When You Need Insider Access
Some guided tours include things you genuinely cannot replicate on your own: skip-the-line entry at the Vatican, access to rooftops or back rooms closed to independent visitors, or a ticket bundle that would cost more to assemble yourself. If the tour’s practical logistics save you two hours waiting in line and $30 in entry fees, the math changes completely.
Before writing off a guided tour on price, check what’s actually included in the ticket.
Language Barrier Cities
If you’re visiting a city where you don’t speak the language and signage is limited or unclear, a local guide is a genuine navigation aid, not just an information source. In cities across Central Europe, Southeast Asia, or the Middle East, a guide who speaks the local language can get you into conversations with shopkeepers, help you order at a restaurant off the beaten path, and prevent the low-grade anxiety of not knowing if you’re allowed to be somewhere.
That kind of friction reduction has real value, especially on a short trip where you don’t have time to figure things out slowly.
Accessibility Needs
A thoughtful guide can adapt a route in real time. If someone in your group has mobility limitations, gets tired, or needs a longer rest at certain stops, a human being can work around that in ways an app cannot. The best tour operators will ask about this upfront and route accordingly.
Solo Travelers Who Want Social Connection
If you’re traveling alone and you actually want to meet people, a guided group tour is one of the better ways to do it. You’re walking the same route, pausing at the same spots, sharing reactions to the same things.
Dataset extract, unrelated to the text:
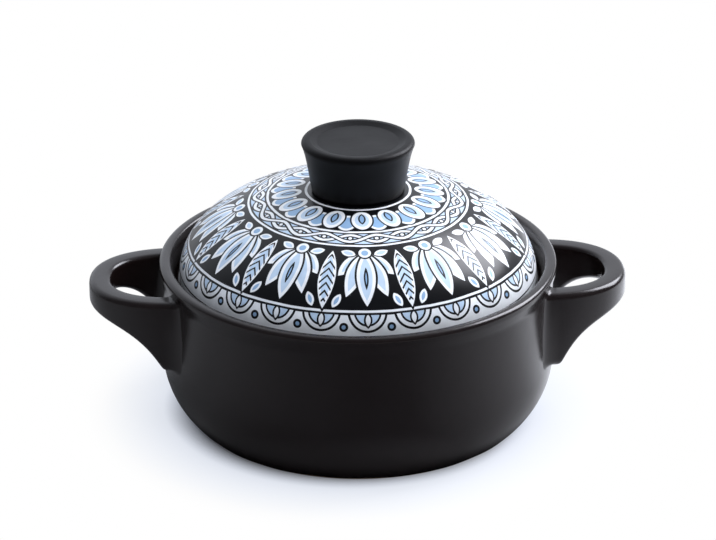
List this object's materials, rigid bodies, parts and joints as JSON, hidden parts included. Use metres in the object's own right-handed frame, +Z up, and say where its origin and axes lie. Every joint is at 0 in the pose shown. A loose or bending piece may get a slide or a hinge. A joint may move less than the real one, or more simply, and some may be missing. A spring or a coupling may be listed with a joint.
{
  "type": "lidded clay casserole",
  "caption": "Round stoneware casserole with two ear handles and a domed glazed lid that drops into a stepped rim and lifts off by a flared hollow knob.",
  "frame": {"origin": "middle of the foot ring, on the surface that the pot stands on", "axes": "+Z up along the axis that the pot is turned about and the lid lifts along; +X towards the right ear handle"},
  "size_m": [0.2978, 0.22, 0.1621],
  "materials": {
    "black_satin_glaze": "satin",
    "patterned_white_glaze": "gloss",
    "black_matt_glaze": "matt",
    "bare_clay": "matt"
  },
  "bodies": {
    "pot": {"pot_bowl": "black_satin_glaze", "handle_left": "black_satin_glaze", "handle_right": "black_satin_glaze"},
    "lid": {"lid_dome": "patterned_white_glaze", "lid_knob": "black_matt_glaze"}
  },
  "joints": [
    {"name": "lid_lift", "type": "slide", "parent": "pot", "child": "lid", "axis": [0, 0, 1], "range_m": [0, 0.16]}
  ]
}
It’s a natural context for conversation.
For solo travelers who want companionship as much as information, the $50 isn’t just for content. It’s for the social structure that’s otherwise hard to manufacture.
Truly Expert Guides
This is the case that gets overlooked most often: some guides are just exceptional, and an exceptional guide is a completely different product from an average one.
The Chicago Architecture Foundation’s docent-led tours are a good example. These guides spend years studying Chicago’s built environment. They can walk you down the same block as any audio tour and deliver three times the density of insight because they’re pulling from deep expertise, not a script. When you find a guide with genuine mastery, like a historian who’s written books on this neighborhood or a former chef who now leads food tours, you’re getting something irreplaceable.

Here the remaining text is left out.